Beh, no. Soprattutto quando si pratica BDSM con una persona che non si conosce molto bene, bisogna purtroppo tenere in considerazione la possibilità che la safeword venga semplicemente ignorata. Il discorso sul non dimenticare il buon senso vale anche qui: la safeword è uno strumento eccellente, però ha i suoi limiti. Mi è capitato diverse volte di ascoltare racconti che contenevano le parole «Eppure io avevo usato la safeword!», sovente da parte di persone in lacrime. Indicare i partner scorretti e far loro terra bruciata attorno è una ben magra consolazione.

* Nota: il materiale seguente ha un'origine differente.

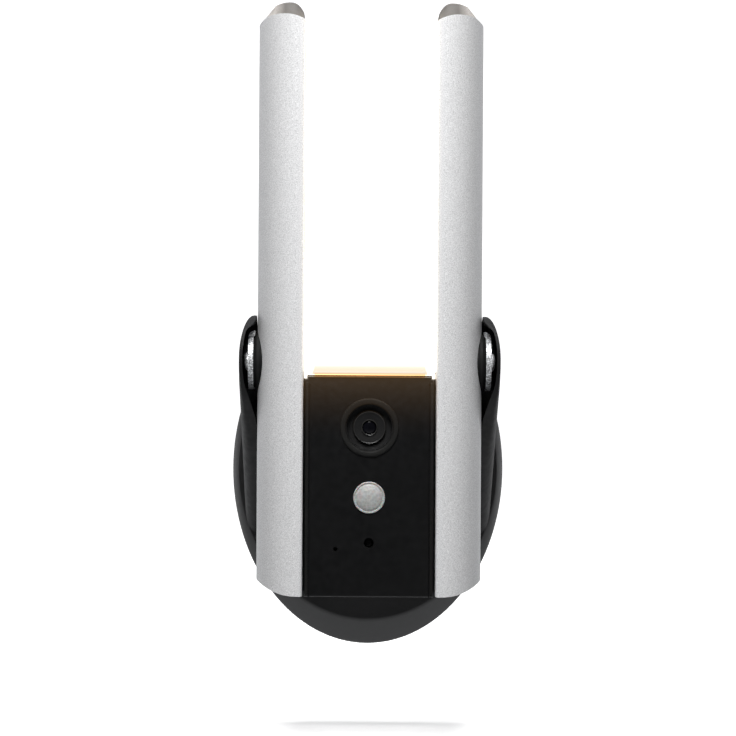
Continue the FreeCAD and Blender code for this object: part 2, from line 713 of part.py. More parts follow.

Da parecchi mesi negli Stati Uniti e in altri paesi è in corso un intenso dibattito proprio sulla questione della violazione dei limiti concordati nei giochi BDSM, compreso il rispetto dei segnali d’emergenza. Riassumendo, è venuto fuori che i casi di abuso della fiducia concessa dai sub sono molti più di quanto non si possa immaginare leggendo i forum a tema e partecipando a eventi pubblici. Spesso si tratta solo di episodi sgradevoli ma non gravi, però ci sono anche parecchi casi che si potrebbero decisamente definire di violenza aggravata – che sì, è il nome di un reato penale. Proprio come accade con i casi di stupro, le prime denunce hanno dato ad altre vittime il coraggio per rendere note anche le loro esperienze, di cui magari si erano vergognate per anni. Ormai il numero di casi segnalati è così alto da non poter essere sottovalutato.
Mi rendo conto che raccontare anche questa parte dell’ambiente BDSM sembri un po’ da guastafeste, ma provatevi a mettere nei panni di queste persone. Non credete che avrebbero preferito conoscere le informazioni che adesso avete anche voi prima di finire nei guai?
A conti fatti la realtà è sempre la stessa: un atteggiamento realistico e la padronanza della cultura BDSM (vera, non quella raccontata nelle fantasie erotiche dei video su Internet) rappresentano il modo migliore per godersi pienamente e senza problemi tutti i piaceri offerti dall’eros estremo. Compreso quello di poter smettere quando si vuole.